Liu Lantao (; November 1910 – 31 December 1997) was a Chinese Communist revolutionary and politician of the People's Republic of China.

Early life
Liu was born in Shaanxi Province in 1910. After participating in the May Thirtieth Movement of 1925 at the age of 14, Liu joined the Communist Youth League of China in 1926 and the Chinese Communist Party in September 1928 at the age of 17. Liu and fellow communist Liu Zhidan organized a resistance movement to the Kuomintang in northern Shaanxi. In August 1930, Liu was captured and imprisoned. After his release, he went to Hebei Province, where he was betrayed, captured a second time and imprisoned in Beiping alongside An Ziwen and Bo Yibo. In September 1936, Liu and others were freed following the efforts of the communist underground, and he started work in Tianjin.

Sino-Japanese War
At the start of the Second Sino-Japanese War, Liu went to the main communist base at the border of Shaanxi and Gansu Province. In 1938, he was sent to the border area of Shanxi, Hebei and Chahar Province to assist Peng Zhen and Nie Rongzhen. In 1944, he arrived in Yan'an to serve as an alternate member of the 7th Central Committee of the Chinese Communist Party.

Chinese Civil War
At the start of the second phase of the Chinese Civil War, Liu assisted the communist leadership in transferring from northern Shaanxi to the Shanxi-Hebei-Chahar base area. When the base area merged with that on the border of Shandong and Henan Province, Liu was one of those responsible for the entirety of northern China.

Post-1949
After the formation of the People's Republic of China, Liu served as a full member of the 8th Central Committee of the Chinese Communist Party. He was one of those who investigated the case of Liu Qingshan (1916-1952) and Zhang Zishan (1914-1952), two communist officials who used their positions for private gain. Liu and Zhang were both publicly executed.

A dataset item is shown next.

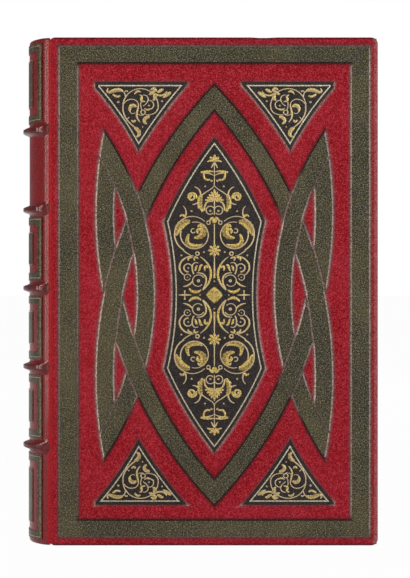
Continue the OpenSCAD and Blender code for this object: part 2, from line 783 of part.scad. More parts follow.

At the start of the Cultural Revolution, Liu was caught up in the case of the 61 Renegades alongside Bo Yibo, An Ziwen and others. As a result, he was imprisoned for 8 years, during which time his wife committed suicide. In 1978, after his release, Liu was named vice-chair of the United Front Work Department. In July 1979, Liu was made a vice-chairman of the 5th CPPCC and in September of that was selected as a member of the 11th Central Committee of the Chinese Communist Party. He served on the Central Advisory Commission from September 1982 to September 1992. He was made a vice-chairman of the 6th CPPCC in June 1983.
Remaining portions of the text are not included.